Trouble makers and rule breakers – Kim Taylor, Renshi, CI Sei Do Kai Guelph ON, Nanadan Iaido and Roukudan Jodo

I was watching a series of interviews with Alex Bennett on the Seido equipment youtube channel yesterday. In Episode 7 (Series 1) he mentions that Japan generally has trouble with doing something in a new way. “Who will take responsibility if it doesn’t work?”, while he, being from New Zealand, has no trouble with trying new ways. He mentions that budo is the opposite of this reluctant attitude, that in budo it is almost required that you try new things. Budo is all about individualism and experimentation.

I have long thought that the martial arts in Japan were dumping grounds for the trouble makers and the rule breakers. If you look at the histories, you will see just how radical these budo guys were through the ages. At least the ones you get stories about, perhaps that’s why you get the stories. “I wish I was like that guy”.

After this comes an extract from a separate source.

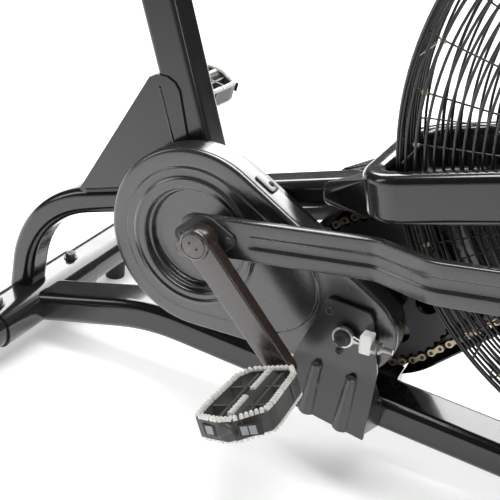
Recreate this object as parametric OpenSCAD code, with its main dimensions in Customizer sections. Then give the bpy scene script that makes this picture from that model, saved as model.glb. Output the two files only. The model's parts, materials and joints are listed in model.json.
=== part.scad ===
// Air bike: a fan-resistance exercise bike with moving handle levers.
// +X is the front (fan end), +Y the rider's left, +Z up. The origin is on the
// floor under the middle of the machine. Side views are laid out from the crank
// axis: a point [x, z] below is measured from that axis.

/* [Stance] */
// Height of the crank axis above the floor
crank_height = 242; // [230:1:280]
// Half of the overall stabiliser width
stab_half = 272; // [250:1:300]
// Height of the seat above its lowest setting
seat_rest = 90; // [0:10:200]

/* [Tubes] */
// Main tube width across the bike
tube_w = 44; // [40:1:50]
// Main tube thickness in the side view
tube_t = 32; // [28:1:36]
// Base beam width across the bike
base_w = 58; // [50:1:64]
// Base beam height
base_t = 40; // [36:1:44]
// Wall thickness of the steel tubes
wall = 2.5; // [2:0.5:3]
// Seat tube lean from the vertical, degrees
seat_lean = 18.5; // [16:0.5:20]

/* [Fan] */
// Outer radius of the wire cage
cage_r = 313; // [300:1:316]
// Number of fan blades
blade_count = 10; // [8:1:14]
// Number of radial wires in each side of the cage
spoke_count = 12; // [8:2:16]
// Height of the fan loop tube
loop_t = 50; // [44:1:54]
// Width of the fan loop tube
loop_w = 24; // [22:1:26]

/* [Drive] */
// Teeth on the crank chainring
ring_teeth = 44; // [42:1:46]
// Teeth on the first small cog
cog_teeth = 15; // [14:1:16]
// Teeth on the second large sprocket
big_teeth = 45; // [42:1:46]
// Teeth on the fan cog
fan_teeth = 15; // [14:1:16]
// Pedal axle radius from the crank axis
pedal_r = 165; // [160:1:170]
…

Another research project there for someone, or a book.

In a later episode Alex mentions the current conservatism in budo, and as an example he mentions drinking water during class. Now that’s something that doesn’t occur to me, being old enough to be in the “tough it out” generation of school phys ed. My students sometimes just wander out of the line to get a drink, much to my frowny-faced consternation. I keep worrying that they’re injured. Alex mentions that kendoka frown on drinking during practice because it’s “not traditional”, and then mentions a research paper from a generation or two ago where it was suggested that performance was better without drinking during exercise. I’ve heard similar, the electrolytes get concentrated and your muscles thus twitch faster.

Rubbish I suspect, but it’s amazing just how fast a “tradition” can be established, invented, one might almost say. There are some who have researched “invented tradition” in the martial arts if I remember correctly, and this is not a new thing. Just think of all those lineages that get stretched back at some point, some of them all the way to the Minamoto in the 1100s or whenever it was.

When you hear about tradition in the martial arts, you should look for what that claim is substituting for. Often it’s standing in for a lack of reason or research. “It’s tradition” is pretty much equivalent to “because sensei says so”. Go ahead and accept it as a reason to do something, but don’t confuse it with any sort of rational argument.

The more standardized the arts have become, from the time of the Kyoto Butokukai in the late 1800s, the more “tradition” I suspect they have accumulated.

Bennett mentions that the arts have almost disappeared several times, mostly because they became useless as military arts. They survived by adapting to the times. Kendo survived by becoming an entertainment during the Meiji, and then by being adopted by the police as physical training. Similarly, Kano worked for decades to get judo accepted into the schools, as did the Butokukai and kendo a bit later. This was all done against the wishes of those who thought it was against tradition. There will always be those who say things like, “better the arts die off than become shadows of their traditional selves”.

Fixing the martial arts as some sort of cultural artifact floating in formaldehyde, stringing their bones together like a dinosaur in a museum, is, I would argue, against tradition. If they are not alive, they will not survive.

So hooray for the trouble makers and the rule breakers. Hooray for 22 year old Jigoro Kano who decided jujutsu needed to change to survive, hooray for Sakakibara Kenichi who figured he could make a bit of money putting on sword shows. Hooray for all the budo guys who took bujutsu forward to a worldwide audience instead of down an ever diminishing spiral to extinction.

Does that mean all the 22 year olds who are inventing a new koryu are doing good work? Talk to them in three generations, or even three years. If you’re going to get Darwinian about this, you need all the newly invented “traditions” to be selected against by the “forces of history”. Judo survived and became a worldwide art because the environment was right. Those arts, techniques, methods of training and methods of teaching that don’t fit into the environment, will simply fade away. Those that find a new generation will survive to carry the arts into the future. In 30 years I’ve seen several “new ideas” rise and fall. I’ve seen a lot of “tradition” fade as well.

What survives is what has always been there in the arts, a framework (as Bennett put it so nicely) that is adaptable to your needs for your whole life, and teachers who can pass it on. Bujutsu or budo, koryu or sport, it’s the teachers and not the techniques that are the vital links. That an art was impressive in the past has nothing at all to do with the present. Good teachers, good leaders make a good art.

The trouble makers and the rule breakers? Go read the history and write me a paper, then decide if you’re one of them.